PROBLEM REQUIREMENTS → The listing below should be written out exactly; please include all of it.

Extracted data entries

============================================================

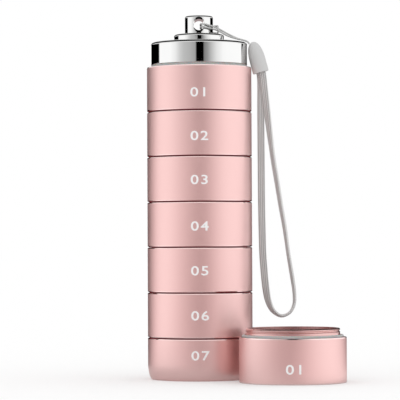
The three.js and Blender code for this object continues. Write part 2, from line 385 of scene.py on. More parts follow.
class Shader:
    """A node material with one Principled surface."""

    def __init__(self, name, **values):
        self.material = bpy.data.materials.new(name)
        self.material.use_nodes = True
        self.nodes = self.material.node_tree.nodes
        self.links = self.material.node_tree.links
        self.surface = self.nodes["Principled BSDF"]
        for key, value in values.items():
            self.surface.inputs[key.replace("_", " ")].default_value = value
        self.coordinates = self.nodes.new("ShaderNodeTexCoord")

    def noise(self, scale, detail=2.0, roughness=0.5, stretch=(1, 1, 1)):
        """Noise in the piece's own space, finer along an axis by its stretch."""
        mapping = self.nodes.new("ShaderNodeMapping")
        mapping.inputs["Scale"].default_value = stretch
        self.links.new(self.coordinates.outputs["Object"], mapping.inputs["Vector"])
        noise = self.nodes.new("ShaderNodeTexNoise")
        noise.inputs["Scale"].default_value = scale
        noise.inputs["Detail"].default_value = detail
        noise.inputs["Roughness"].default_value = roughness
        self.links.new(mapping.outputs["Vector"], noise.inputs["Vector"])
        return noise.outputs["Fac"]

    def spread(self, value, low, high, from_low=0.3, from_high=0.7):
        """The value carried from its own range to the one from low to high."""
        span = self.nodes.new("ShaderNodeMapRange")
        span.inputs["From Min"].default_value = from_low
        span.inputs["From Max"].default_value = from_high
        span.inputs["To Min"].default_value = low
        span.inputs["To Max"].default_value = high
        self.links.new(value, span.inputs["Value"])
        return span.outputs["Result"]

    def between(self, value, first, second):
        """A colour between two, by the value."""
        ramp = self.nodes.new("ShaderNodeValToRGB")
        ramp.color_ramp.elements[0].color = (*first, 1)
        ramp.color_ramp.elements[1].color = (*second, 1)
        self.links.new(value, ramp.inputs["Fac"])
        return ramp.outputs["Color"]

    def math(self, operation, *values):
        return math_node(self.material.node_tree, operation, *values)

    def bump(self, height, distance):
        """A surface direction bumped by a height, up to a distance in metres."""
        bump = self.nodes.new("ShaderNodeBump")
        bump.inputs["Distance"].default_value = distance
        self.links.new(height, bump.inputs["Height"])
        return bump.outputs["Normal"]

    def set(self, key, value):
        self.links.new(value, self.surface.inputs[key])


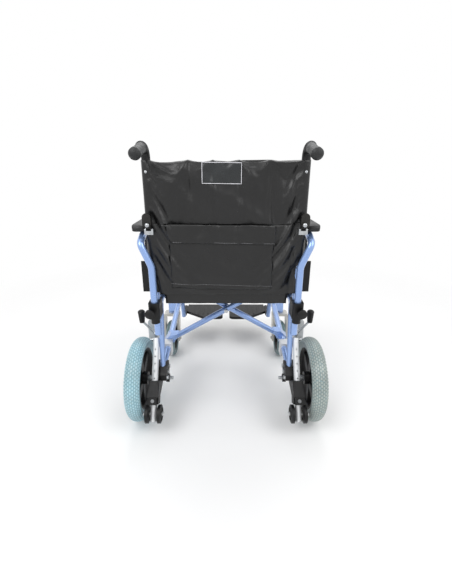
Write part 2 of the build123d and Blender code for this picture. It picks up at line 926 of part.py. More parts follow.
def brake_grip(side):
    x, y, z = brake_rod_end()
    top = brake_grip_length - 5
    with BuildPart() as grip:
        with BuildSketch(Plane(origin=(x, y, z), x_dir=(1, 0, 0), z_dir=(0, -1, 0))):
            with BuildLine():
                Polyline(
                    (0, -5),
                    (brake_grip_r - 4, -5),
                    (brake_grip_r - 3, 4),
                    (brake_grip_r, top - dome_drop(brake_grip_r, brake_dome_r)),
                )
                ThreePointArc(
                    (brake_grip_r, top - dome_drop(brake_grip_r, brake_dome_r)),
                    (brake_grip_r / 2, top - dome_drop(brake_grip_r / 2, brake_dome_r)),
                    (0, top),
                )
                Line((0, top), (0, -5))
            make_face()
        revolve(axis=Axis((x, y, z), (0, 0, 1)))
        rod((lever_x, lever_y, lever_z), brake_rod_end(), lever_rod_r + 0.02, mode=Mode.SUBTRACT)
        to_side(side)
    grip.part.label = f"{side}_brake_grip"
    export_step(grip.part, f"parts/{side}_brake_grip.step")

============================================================

SOLUTION FOR THIS TASK →
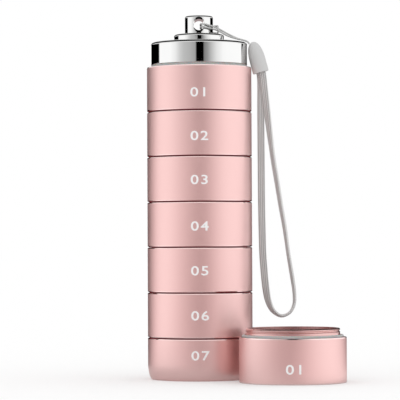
The three.js and Blender code for this object continues. Write part 2, from line 385 of scene.py on. More parts follow.
class Shader:
    """A node material with one Principled surface."""

    def __init__(self, name, **values):
        self.material = bpy.data.materials.new(name)
        self.material.use_nodes = True
        self.nodes = self.material.node_tree.nodes
        self.links = self.material.node_tree.links
        self.surface = self.nodes["Principled BSDF"]
        for key, value in values.items():
            self.surface.inputs[key.replace("_", " ")].default_value = value
        self.coordinates = self.nodes.new("ShaderNodeTexCoord")

    def noise(self, scale, detail=2.0, roughness=0.5, stretch=(1, 1, 1)):
        """Noise in the piece's own space, finer along an axis by its stretch."""
        mapping = self.nodes.new("ShaderNodeMapping")
        mapping.inputs["Scale"].default_value = stretch
        self.links.new(self.coordinates.outputs["Object"], mapping.inputs["Vector"])
        noise = self.nodes.new("ShaderNodeTexNoise")
        noise.inputs["Scale"].default_value = scale
        noise.inputs["Detail"].default_value = detail
        noise.inputs["Roughness"].default_value = roughness
        self.links.new(mapping.outputs["Vector"], noise.inputs["Vector"])
        return noise.outputs["Fac"]

    def spread(self, value, low, high, from_low=0.3, from_high=0.7):
        """The value carried from its own range to the one from low to high."""
        span = self.nodes.new("ShaderNodeMapRange")
        span.inputs["From Min"].default_value = from_low
        span.inputs["From Max"].default_value = from_high
        span.inputs["To Min"].default_value = low
        span.inputs["To Max"].default_value = high
        self.links.new(value, span.inputs["Value"])
        return span.outputs["Result"]

    def between(self, value, first, second):
        """A colour between two, by the value."""
        ramp = self.nodes.new("ShaderNodeValToRGB")
        ramp.color_ramp.elements[0].color = (*first, 1)
        ramp.color_ramp.elements[1].color = (*second, 1)
        self.links.new(value, ramp.inputs["Fac"])
        return ramp.outputs["Color"]

    def math(self, operation, *values):
        return math_node(self.material.node_tree, operation, *values)

    def bump(self, height, distance):
        """A surface direction bumped by a height, up to a distance in metres."""
        bump = self.nodes.new("ShaderNodeBump")
        bump.inputs["Distance"].default_value = distance
        self.links.new(height, bump.inputs["Height"])
        return bump.outputs["Normal"]

    def set(self, key, value):
        self.links.new(value, self.surface.inputs[key])


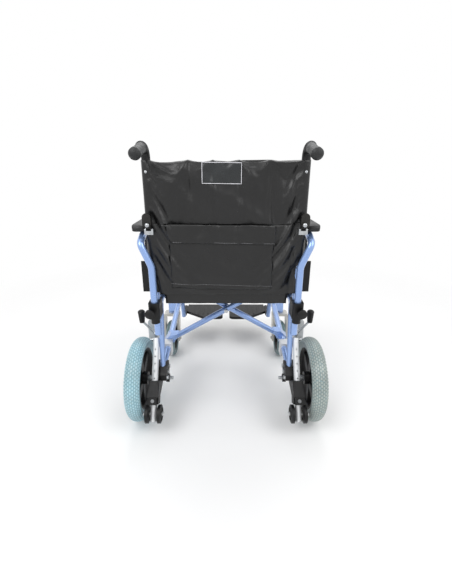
Write part 2 of the build123d and Blender code for this picture. It picks up at line 926 of part.py. More parts follow.
def brake_grip(side):
    x, y, z = brake_rod_end()
    top = brake_grip_length - 5
    with BuildPart() as grip:
        with BuildSketch(Plane(origin=(x, y, z), x_dir=(1, 0, 0), z_dir=(0, -1, 0))):
            with BuildLine():
                Polyline(
                    (0, -5),
                    (brake_grip_r - 4, -5),
                    (brake_grip_r - 3, 4),
                    (brake_grip_r, top - dome_drop(brake_grip_r, brake_dome_r)),
                )
                ThreePointArc(
                    (brake_grip_r, top - dome_drop(brake_grip_r, brake_dome_r)),
                    (brake_grip_r / 2, top - dome_drop(brake_grip_r / 2, brake_dome_r)),
                    (0, top),
                )
                Line((0, top), (0, -5))
            make_face()
        revolve(axis=Axis((x, y, z), (0, 0, 1)))
        rod((lever_x, lever_y, lever_z), brake_rod_end(), lever_rod_r + 0.02, mode=Mode.SUBTRACT)
        to_side(side)
    grip.part.label = f"{side}_brake_grip"
    export_step(grip.part, f"parts/{side}_brake_grip.step")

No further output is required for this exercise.